U.S. District Judge Susan Dlott, in Cincinnati, displayed her talents this week in response to a lawsuit about Christmas and the First Amendment.
Her response, quoted Tuesday in the Cincinnati Post, was an original nine-stanza poem.
“I thought it was apt in light of Dr. Seuss and How the Grinch Stole Christmas,” said U.S. District Judge Susan Dlott told the Post. “That’s where I got my inspiration.
Judge Susan Dlott dismissed the suit filed by lawyer Richard Ganulin which charged that the federal establishment of Christmas as a national holiday violates the constitution’s First Amendment mandate that the government and religion remain separated.
The judge did dispose,
first, by writing in prose.
In the prose selection of her opinion, the judge wrote that Christmas has become secularized and the U.S. Supreme Court has long recognized that “inescapable fact.”
Rejecting Ganulin’s charge that the establishment of Christmas as a legal public holiday violates his right to equal protection under the law, Judge Dlott said, “The court has found legitimate secular purposes for establishing Christmas as a legal public holiday.”
“When the government decides to recognize Christmas day as a public holiday, it does no more than accommodate the calendar of public activities to the plain fact that many Americans will expect on that day to spend time visiting with their families, attending religious services, and perhaps enjoying some respite from pre-holiday activities,” Judge Dlott said, quoting from previous federal court decisions.
“Ganulin and his family have the freedom to celebrate, or not celebrate, the religious and the secular aspects of the holiday as they see fit.
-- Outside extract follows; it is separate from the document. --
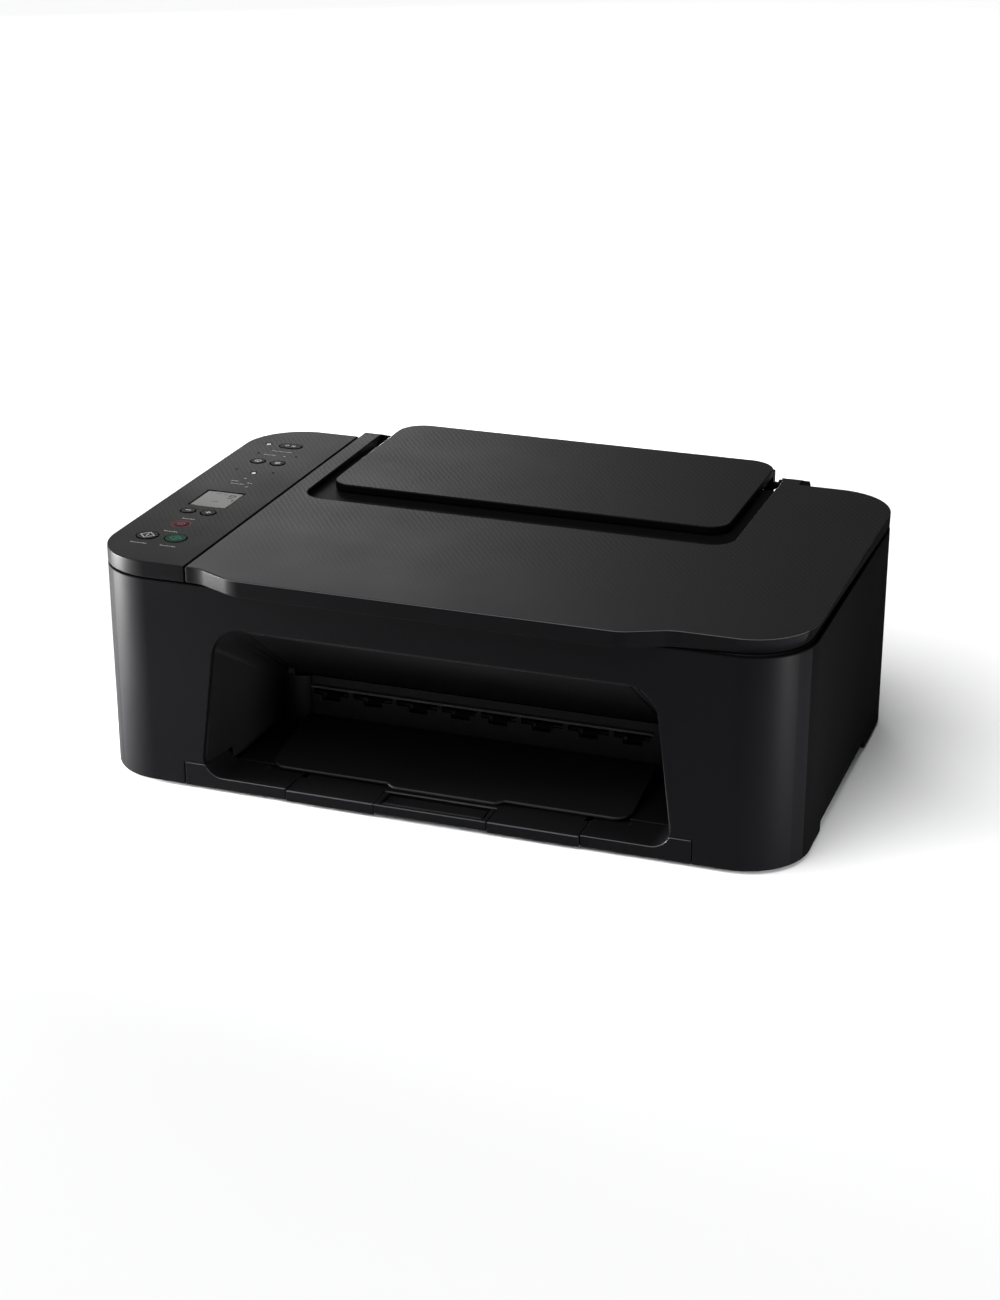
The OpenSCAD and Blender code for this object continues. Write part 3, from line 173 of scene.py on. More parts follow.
def softened(node, piece, edge, material, body="chassis", steps=2, shaped=None, smooth=30):
    """A moulding with its tool's edge radius, in millimetres: the construction part is copied and
    welded, and its edges are rounded. shaped is what is done to the copy before its edges are."""
    weld = 0.00001
    flat_within = 0.6
    sharpest = 28
    bpy.ops.object.select_all(action="DESELECT")
    copy = bpy.data.objects.new(piece, frame["nodes"][node].data.copy())
    bpy.context.scene.collection.objects.link(copy)
    bpy.context.view_layer.objects.active = copy
    copy.select_set(True)
    bpy.ops.object.mode_set(mode="EDIT")
    bpy.ops.mesh.select_all(action="SELECT")
    bpy.ops.mesh.remove_doubles(threshold=weld)
    bpy.ops.mesh.dissolve_limited(angle_limit=math.radians(flat_within))
    bpy.ops.object.mode_set(mode="OBJECT")
    copy.data.materials.clear()
    copy.data.materials.append(material)
    if shaped:
        shaped(copy)
    rounding = copy.modifiers.new("edge_radius", "BEVEL")
    rounding.width = edge / 1000
    rounding.segments = steps
    rounding.limit_method = "ANGLE"
    rounding.angle_limit = math.radians(sharpest)
    rounding.use_clamp_overlap = False
    rounding.miter_outer = "MITER_ARC"
    bpy.ops.object.modifier_apply(modifier="edge_radius")
    bpy.ops.object.shade_smooth_by_angle(angle=math.radians(smooth))
    even = copy.modifiers.new("face_weighted_shading", "WEIGHTED_NORMAL")
    even.keep_sharp = True
    bpy.ops.object.modifier_apply(modifier="face_weighted_shading")
    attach(copy, body)
    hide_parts(node)
    return copy


def second_finish(piece, material, chosen):
    """A second finish on the faces of a moulding that chosen(centre, normal) picks."""
    slots = piece.data.materials
    if slots.find(material.name) < 0:
        slots.append(material)
    for face in piece.data.polygons:
        if chosen(face.center, face.normal):
            face.material_index = slots.find(material.name)


# Satin ABS has a soft, weak highlight. The coarse grain has next to none, so the sides look even,
# and the grain of the corners lies between the two, so that the streak down them fades.
case_abs = moulded_plastic("satin_black_abs", "#08080a", 0.45, sheen=0.05)
side_abs = moulded_plastic("coarse_grained_black_abs", "#090909", 0.9, grain=0.8, relief=0.04, sheen=0.01)
turn_abs = moulded_plastic("grained_black_abs", "#08080a", 0.56, grain=0.6, relief=0.03, sheen=0.036)
frame_abs = moulded_plastic("satin_frame_abs", "#0c0c0d", 0.48, sheen=0.1)
side_x = 0.2
side_facing = 0.95
turn_x = 0.195
right_turn = 0.82
left_turn = 0.66
rim_z = 0.131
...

The court simply does not believe that declaring Christmas to be a legal public holiday impermissibly imposes Christian beliefs on non-adherents in a way that violates the right to freedom of association,” the judge said.
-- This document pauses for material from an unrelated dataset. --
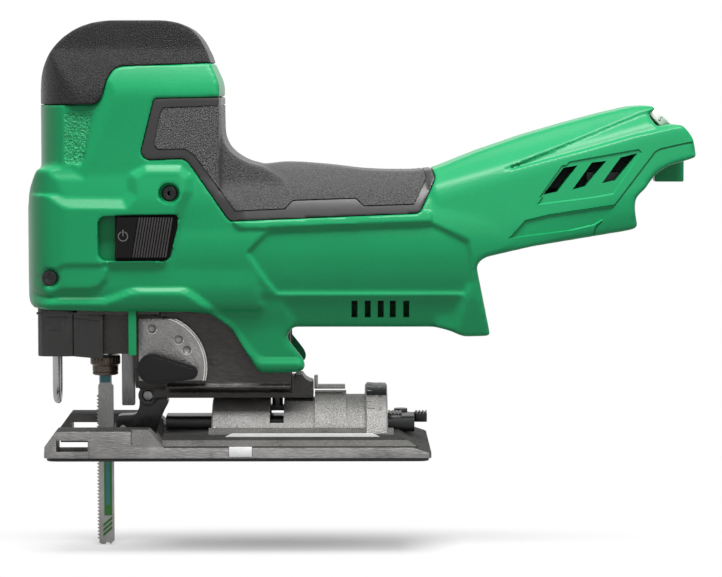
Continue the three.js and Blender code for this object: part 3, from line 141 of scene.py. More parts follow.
def gone(obj):
    mesh = obj.data
    bpy.data.objects.remove(obj)
    bpy.data.meshes.remove(mesh)


def applied(obj):
    """Takes the object's modifiers into its mesh."""
    bpy.context.view_layer.update()
    graph = bpy.context.evaluated_depsgraph_get()
    mesh = bpy.data.meshes.new_from_object(obj.evaluated_get(graph))
    old = obj.data
    obj.modifiers.clear()
    obj.data = mesh
    bpy.data.meshes.remove(old)
    return obj


def worked(obj, others, operation):
    """Works a solid with others, each a solid or a bmesh, one after the other."""
    for other in others:
        other = other if isinstance(other, bpy.types.Object) else solid(other)
        step = obj.modifiers.new("combine", "BOOLEAN")
        step.solver, step.operation, step.object = "MANIFOLD", operation, other
        applied(obj)
        gone(other)
    return obj


def less(obj, *others):
    return worked(obj, others, "DIFFERENCE")


def meet(obj, *others):
    return worked(obj, others, "INTERSECT")


def add(obj, *others):
    return worked(obj, others, "UNION")


def union(*parts):
    """Solids or bmeshes that overlap, made into one closed solid."""
    objects = [p if isinstance(p, bpy.types.Object) else solid(p) for p in parts]
    return add(*objects)


def span(side, near, far):
    """From near to far of the middle plane on one side of it, the lowest first."""
    return sorted((side * near, side * far))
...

Ganulin, an assistant City of Cincinnati solicitor who filed the suit as a private citizen, argued that making Christmas a national highway violates his right to freedom of association.
But the judge ruled that Christmas “has a valid secular purpose, it does not have the effect of endorsing religion in general or Christianity in particular, and it does not impermissibly cause excessive entanglement between church and state.”
And, now, it is time
to read her words in rhyme:
Judge Susan Dlott’s poem:
The court will address
Plaintiff’s seasonal confusion
Erroneously believing Christmas
MERELY a religious intrusion.
Whatever the reason
Constitutional or other
Christmas IS NOT
An act of Big Brother!
Christmas is about joy
And giving and sharing
It is about the child within us
It is mostly about caring!
One is never jailed
For not having a tree
For not going to church
For not spreading glee!
The court will uphold
Seemingly contradictory causes
Decreeing “The establishment” AND “Santa”
both worthwhile “CLAUS(es)!”
We are all better for Santa
The Easter Bunny too
And maybe the great pumpkin
To name just a few!
An extra day off
Is hardly high treason
It may be spent as you wish
Regardless of reason.
The court having read
The lessons of “Lynch”
refuses to play
The role of the Grinch!
There is room in this country
And in all our hearts too
For different convictions
And a day off too!
“Sure,” you might think,
“I know all about Grinch!
But what did she mean
when she talked about ‘Lynch?'”
“Lynch” refers to Lynch v. Donnelly, a 1984 U.S. Supreme Court decision that upheld the right of Pawtucket, R.I. to erect a Christmas display in a park owned by a nonprofit organization located in the center of the city. The display included Santa Claus, a Christmas tree, a banner that read “Seasons Greetings,” and a Nativity scene crèche.
Though the display had been used for more than 40 years, a group sued the city, stating that the crèche, because it was owned and funded by the government, violated First Amendment separation of church and state.
The Court ruled, 5-4, in favor of Pawtucket. The majority opinion, written by the late Chief Justice Warren Burger, stated that the U.S. government had a long history of recognizing that religion played a role in public life, and that the use of religious symbols in public, by itself, did not violate the separation of church and state.
“Executive orders and other official announcements of presidents and of the Congress have proclaimed both Christmas and Thanksgiving national holidays in religious terms,” Burger wrote. “And, by acts of Congress, it has long been the practice that federal employees are released from duties on these national holidays, while being paid from the same public revenues that provide the compensation of the chaplains of the Senate and the House and the military services. … Thus, it is clear that government has long recognized — indeed it has subsidized — holidays with religious significance.”
“It would be ironic, however, if the inclusion of a single symbol of a particular historic religious event, as part of a celebration acknowledged in the Western World for 20 centuries, and in this country by the people, by the executive branch, by the Congress, and the courts for two centuries, would so ‘taint’ the city’s exhibit as to render it violative of the (First Amendment separation of church and state),” Burger wrote.
“To forbid the use of this one passive symbol — the crèche — at the very time people are taking note of the season with Christmas hymns and carols in public schools and other public places, and while the Congress and legislatures open sessions with prayers by paid chaplains, would be a stilted overreaction contrary to our history and to our holdings. If the presence of the crèche in this display violates the Establishment Clause, a host of other forms of taking official note of Christmas, and of our religious heritage, are equally offensive to the Constitution.”